■ THE REQUEST
All of the data below should be written out exactly.

● ● ● ● ● ● ●

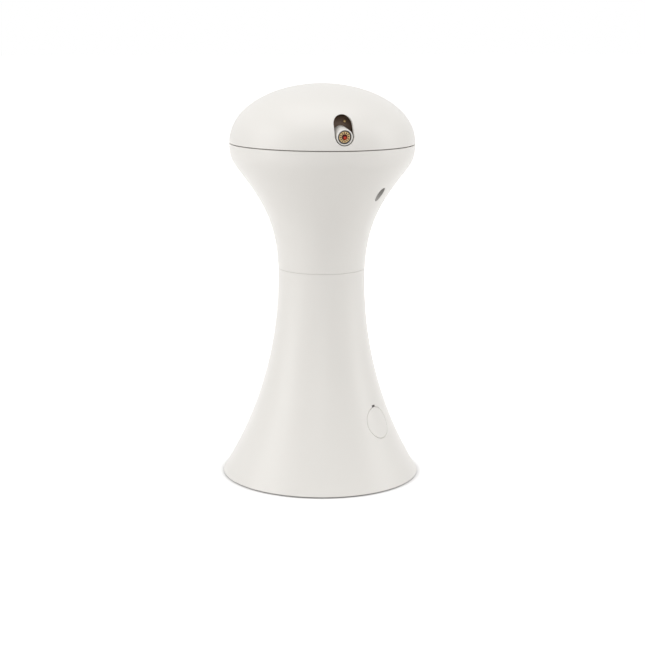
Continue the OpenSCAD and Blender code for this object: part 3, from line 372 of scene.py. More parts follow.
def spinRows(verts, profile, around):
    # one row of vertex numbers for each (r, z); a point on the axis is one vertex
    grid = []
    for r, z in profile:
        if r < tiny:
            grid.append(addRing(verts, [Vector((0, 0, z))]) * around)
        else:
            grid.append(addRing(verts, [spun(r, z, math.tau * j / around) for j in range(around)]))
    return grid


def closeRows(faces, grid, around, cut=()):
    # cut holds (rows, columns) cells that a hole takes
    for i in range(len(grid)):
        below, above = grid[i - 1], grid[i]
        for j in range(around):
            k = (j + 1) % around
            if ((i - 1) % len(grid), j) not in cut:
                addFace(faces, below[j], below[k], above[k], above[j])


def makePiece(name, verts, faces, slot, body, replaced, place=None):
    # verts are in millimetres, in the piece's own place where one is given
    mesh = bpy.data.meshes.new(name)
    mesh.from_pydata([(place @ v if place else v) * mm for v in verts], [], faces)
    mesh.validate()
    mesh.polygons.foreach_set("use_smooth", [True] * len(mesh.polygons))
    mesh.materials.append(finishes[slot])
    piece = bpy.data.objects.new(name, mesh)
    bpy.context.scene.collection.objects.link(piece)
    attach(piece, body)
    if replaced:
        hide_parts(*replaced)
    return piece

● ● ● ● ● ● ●

■ EXERCISE OUTPUT
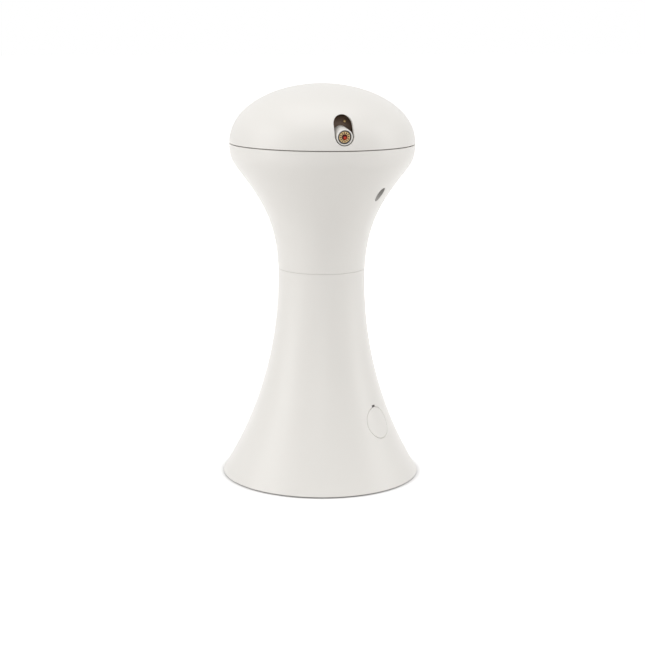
Continue the OpenSCAD and Blender code for this object: part 3, from line 372 of scene.py. More parts follow.
def spinRows(verts, profile, around):
    # one row of vertex numbers for each (r, z); a point on the axis is one vertex
    grid = []
    for r, z in profile:
        if r < tiny:
            grid.append(addRing(verts, [Vector((0, 0, z))]) * around)
        else:
            grid.append(addRing(verts, [spun(r, z, math.tau * j / around) for j in range(around)]))
    return grid


def closeRows(faces, grid, around, cut=()):
    # cut holds (rows, columns) cells that a hole takes
    for i in range(len(grid)):
        below, above = grid[i - 1], grid[i]
        for j in range(around):
            k = (j + 1) % around
            if ((i - 1) % len(grid), j) not in cut:
                addFace(faces, below[j], below[k], above[k], above[j])


def makePiece(name, verts, faces, slot, body, replaced, place=None):
    # verts are in millimetres, in the piece's own place where one is given
    mesh = bpy.data.meshes.new(name)
    mesh.from_pydata([(place @ v if place else v) * mm for v in verts], [], faces)
    mesh.validate()
    mesh.polygons.foreach_set("use_smooth", [True] * len(mesh.polygons))
    mesh.materials.append(finishes[slot])
    piece = bpy.data.objects.new(name, mesh)
    bpy.context.scene.collection.objects.link(piece)
    attach(piece, body)
    if replaced:
        hide_parts(*replaced)
    return piece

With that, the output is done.